En Chile, hay empleados públicos ejemplares. Pero también, muchos gatos de campo. En este gobierno, esta lista parece larga.
En políticas públicas hay escándalos que confirman lo sabido. Es lo que ha sucedido con la “lista de Dorothy”. El abuso de licencias era conocido. Solo recuerde a algunas parlamentarias del Frente Amplio que, enfrentadas a algún contratiempo, acudían a licencias. Incluso Monsalve, el ex zar de nuestra seguridad, pidió una licencia a su hija. El fraude público tampoco es nuevo. En medio del covid, durante el gobierno de Piñera, se entregó un bono para la clase media de $500.000 a quienes habían perdido su trabajo o buena parte de sus ingresos. Unos 37.000 empleados fiscales lo cobraron.
Si nos atenemos a la etimología de la palabra privilegio, esto es, una ley particular (privus-legis), los empleados públicos pagados con recursos de todos los chilenos son “privi-legiados”. El Estatuto Administrativo, implementado en septiembre de 1989 por la Junta Militar, tuvo como objetivo apernar a quienes formaban parte del Estado. Fue una herencia política de Pinochet que se convirtió en una conveniente y lucrativa bandera de lucha para la Agrupación Nacional de Empleados Fiscales (ANEF), administrada por la izquierda.

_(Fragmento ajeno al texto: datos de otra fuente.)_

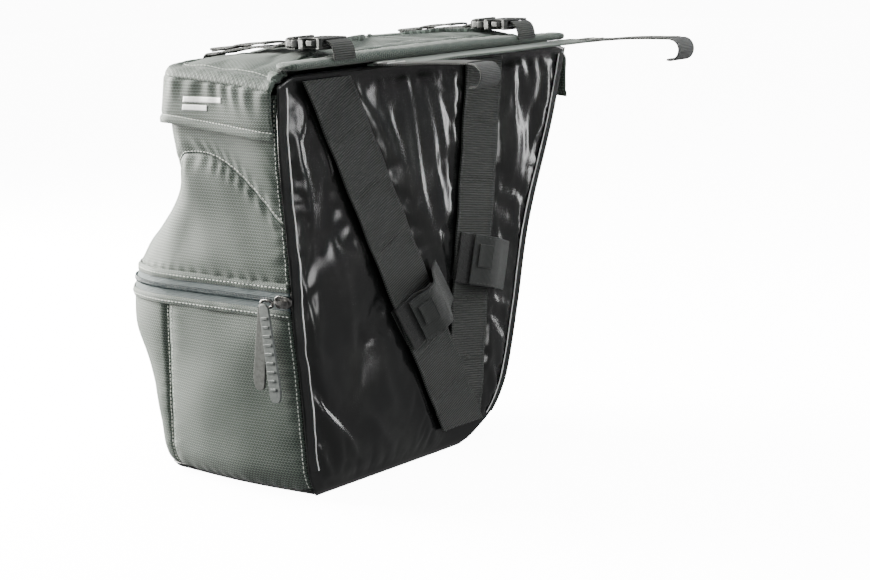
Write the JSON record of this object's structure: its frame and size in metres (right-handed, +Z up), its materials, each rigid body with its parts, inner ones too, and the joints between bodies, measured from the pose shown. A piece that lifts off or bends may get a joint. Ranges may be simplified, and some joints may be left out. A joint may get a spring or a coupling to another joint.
{
  "type": "pannier bag",
  "caption": "Bicycle pannier bag: black coated back with rack webbing and ties, grey fabric body, wrap-round zip pocket, strapped skirted lid and rack flap with rail straps.",
  "frame": {"origin": "a point on the underside of the flat base, below the main compartment", "axes": "+X out of the back panel, towards the rack; +Y along the bag towards its tapered end; +Z up"},
  "size_m": [0.3554, 0.3964, 0.37],
  "materials": {
    "body_fabric": "matt woven grey-green technical fabric with a fine dashed rib",
    "lining": "matt grey lining cloth",
    "black_coated_fabric": "glossy black coated tarpaulin with a fine scrim weave",
    "stiffener_board": "plain black plastic board",
    "webbing": "dark grey-green ribbed webbing",
    "loop_tape": "black fuzzy loop tape",
    "hook_tape": "grey hook tape with fine ribs",
    "zip_tape": "blue-grey zip tape and coil",
    "zip_metal": "dark nickel",
    "zip_pull_leather": "grey moulded puller strip",
    "buckle_plastic": "dark grey moulded plastic, satin"
  },
  "bodies": {
    "bag": {"back_panel": "black_coated_fabric", "base_board": "stiffener_board", "base_panel": "black_coated_fabric", "inner_wall": "lining", "pocket_end_far": "body_fabric", "pocket_end_near": "body_fabric", "pocket_front": "body_fabric", "pocket_roof": "body_fabric", "rack_flap_seam": "body_fabric", "seam_strip_far": "black_coated_fabric", "seam_strip_near": "black_coated_fabric", "stiffener_board": "stiffener_board", "strap_far_anchor": "webbing", "strap_near_anchor": "webbing", "tie_diagonal_anchor": "loop_tape", "tie_diagonal_loop_leaf": "loop_tape", "tie_vertical_anchor": "loop_tape", "tie_vertical_loop_leaf": "loop_tape", "upper_body": "body_fabric", "webbing_diagonal": "webbing", "webbing_vertical": "webbing", "zip_coil": "zip_tape", "zip_tape_lower": "zip_tape", "zip_tape_upper": "zip_tape"},
    "lid": {"lid_skirt": "body_fabric", "lid_top": "body_fabric", "lid_band": "body_fabric", "strap_near_rack_half": "webbing", "buckle_near_female": "buckle_plastic", "strap_far_rack_half": "webbing", "buckle_far_female": "buckle_plastic"},
    "buckle_near_insert": {"buckle_near_male": "buckle_plastic", "buckle_near_guide": "buckle_plastic", "strap_near_lid_half": "webbing", "strap_near_tail": "webbing"},
    "buckle_near_left_prong": {"buckle_near_prong_left": "buckle_plastic"},
    "buckle_near_right_prong": {"buckle_near_prong_right": "buckle_plastic"},
    "buckle_far_insert": {"buckle_far_male": "buckle_plastic", "buckle_far_guide": "buckle_plastic", "strap_far_lid_half": "webbing", "strap_far_tail": "webbing"},
    "buckle_far_left_prong": {"buckle_far_prong_left": "buckle_plastic"},
    "buckle_far_right_prong": {"buckle_far_prong_right": "buckle_plastic"},
    "zip_runner": {"zip_slider": "zip_metal", "zip_puller_link": "zip_metal"},
    "zip_pull": {"zip_pull_front": "zip_pull_leather", "zip_pull_back": "zip_pull_leather"},
    "tie_vertical_flap": {"tie_vertical_hook_leaf": "hook_tape", "tie_vertical_tongue": "hook_tape"},
    "tie_diagonal_flap": {"tie_diagonal_hook_leaf": "hook_tape", "tie_diagonal_tongue": "hook_tape"},
    "flap": {"rack_flap": "body_fabric", "rack_strap_near": "webbing", "rack_strap_far": "webbing"},
    "rail_wrap_near": {"rack_strap_near_wrap": "hook_tape"},
    "rail_wrap_far": {"rack_strap_far_wrap": "hook_tape"}
  },
  "joints": [
    {"name": "lid_open", "type": "hinge", "parent": "bag", "child": "lid", "pos_m": [0.072, 0, 0.348], "axis": [0, 1, 0], "range_deg": [0, 105]},
    {"name": "buckle_near_release", "type": "slide", "parent": "lid", "child": "buckle_near_insert", "axis": [-1, 0, 0], "range_m": [0, 0.024]},
    {"name": "buckle_near_left_squeeze", "type": "hinge", "parent": "buckle_near_insert", "child": "buckle_near_left_prong", "pos_m": [0.035, -0.1175, 0.365], "axis": [0, 0, 1], "range_deg": [0, 6], "stiffness_Nm_per_rad": 0.05},
    {"name": "buckle_near_right_squeeze", "type": "hinge", "parent": "buckle_near_insert", "child": "buckle_near_right_prong", "pos_m": [0.035, -0.0965, 0.365], "axis": [0, 0, -1], "range_deg": [0, 6], "stiffness_Nm_per_rad": 0.05},
    {"name": "buckle_far_release", "type": "slide", "parent": "lid", "child": "buckle_far_insert", "axis": [-1, 0, 0], "range_m": [0, 0.024]},
    {"name": "buckle_far_left_squeeze", "type": "hinge", "parent": "buckle_far_insert", "child": "buckle_far_left_prong", "pos_m": [0.035, 0.1245, 0.365], "axis": [0, 0, 1], "range_deg": [0, 6], "stiffness_Nm_per_rad": 0.05},
    {"name": "buckle_far_right_squeeze", "type": "hinge", "parent": "buckle_far_insert", "child": "buckle_far_right_prong", "pos_m": [0.035, 0.1455, 0.365], "axis": [0, 0, -1], "range_deg": [0, 6], "stiffness_Nm_per_rad": 0.05},
    {"name": "zip_run", "type": "slide", "parent": "bag", "child": "zip_runner", "axis": [-1, 0, 0], "range_m": [0, 0.09]},
    {"name": "zip_pull_swing", "type": "hinge", "parent": "zip_runner", "child": "zip_pull", "pos_m": [0.037, -0.177, 0.162], "axis": [-1, 0, 0], "range_deg": [0, 145]},
    {"name": "tie_vertical_peel", "type": "hinge", "parent": "bag", "child": "tie_vertical_flap", "pos_m": [0.0635, 0.10277, 0.15268], "axis": [0, 0.2588, 0.9659], "range_deg": [0, 130]},
    {"name": "tie_diagonal_peel", "type": "hinge", "parent": "bag", "child": "tie_diagonal_flap", "pos_m": [0.0657, 0.01244, 0.1549], "axis": [0, -0.5299, 0.848], "range_deg": [0, 112]},
    {"name": "rack_flap_fold", "type": "hinge", "parent": "bag", "child": "flap", "pos_m": [0.0674, 0, 0.3434], "axis": [0, 1, 0], "range_deg": [0, 80]},
    {"name": "rail_wrap_near_peel", "type": "hinge", "parent": "flap", "child": "rail_wrap_near", "pos_m": [0.183, -0.0815, 0.3496], "axis": [0, -1, 0], "range_deg": [0, 100]},
    {"name": "rail_wrap_far_peel", "type": "hinge", "parent": "flap", "child": "rail_wrap_far", "pos_m": [0.183, 0.1985, 0.3496], "axis": [0, -1, 0], "range_deg": [0, 100]}
  ],
  "couplings": [
    {"joint": "buckle_near_right_squeeze", "follows": "buckle_near_left_squeeze", "ratio": 1},
    {"joint": "buckle_far_right_squeeze", "follows": "buckle_far_left_squeeze", "ratio": 1}
  ]
}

Es cierto que durante la transición a la democracia el sector público no era buen pagador. Pero eso ya no es así. Hoy los empleados del Estado ganan más que los del sector privado y trabajan menos, ya que el ausentismo público duplica al privado. Todo esto, con pega asegurada.
Durante el período de la Concertación, el Estado comenzó a crecer al ritmo del crecimiento económico. Para evitar sobrecargar la planta de “privi-legiados”, se priorizó la contratación a plazo fijo a través de “contratas” y funciones “a honorarios”. Ahora bien, gracias a la creativa y afilada pluma de un exjuez de la Corte Suprema y la indiferencia de un excontralor, esos empleados a “contrata” obtuvieron los mismos privilegios que los funcionarios de planta con solo dos años de trabajo. Afortunadamente, la nueva contralora enmendó el criterio de su predecesor y la Corte Suprema fijó cinco años como plazo para otorgarles esa “confianza legítima”.
En Chile, el Estado o, mejor dicho, todos los chilenos, sostenemos más de un millón de empleos. El problema es que esa planta ha aumentado sin que la economía acompañe. Entre el 2003 y el 2013, el crecimiento económico superaba el 4% y la inversión era casi un 8% del PIB. Entre 2014 y el 2024, el crecimiento apenas superó el 2% y la inversión fue solo un 1,1% del PIB. Pero el Estado y la permisología han seguido creciendo y ahogando el emprendimiento en un decenio de vacas flacas. Las municipalidades son una caja negra. Muchas campañas y favores son a costa del fisco. ¿Sabe alguien cuántos militantes del PC trabajan para el Estado?
Algunas reparticiones suelen coquetear con las huelgas que, por la importancia insustituible de sus funciones, nuestra Constitución prohíbe. Sin embargo, nos hemos acostumbrado a que el Servicio Médico Legal retrase la digna sepultura de seres queridos, a que el hospital público abandone a sus enfermos o a que los profesores dejen sin clases a los niños. Aunque el Estatuto Docente es explícito ante ese “incumplimiento grave de las funciones”, el Colegio de Profesores ha tenido una agenda más política que educacional. Y del Colegio Médico, el gremio de las licencias, mejor no hablar.
El último escándalo, inaceptable desde donde se lo mire, es solo otra punta del iceberg. Por eso debemos celebrar la reacción pública y la promesa de la Contraloría de seguir ahondando. La realidad del Estado es más compleja de lo que suponían los jóvenes del Frente Amplio. No todo se resuelve con peroratas, buenas intenciones, comisiones o nuevas leyes. Se requiere de una cirugía mayor antes de que el sector público sea la casta de la motosierra. En Chile, hay empleados públicos ejemplares. Pero también, muchos gatos de campo. En este gobierno, esta lista parece larga.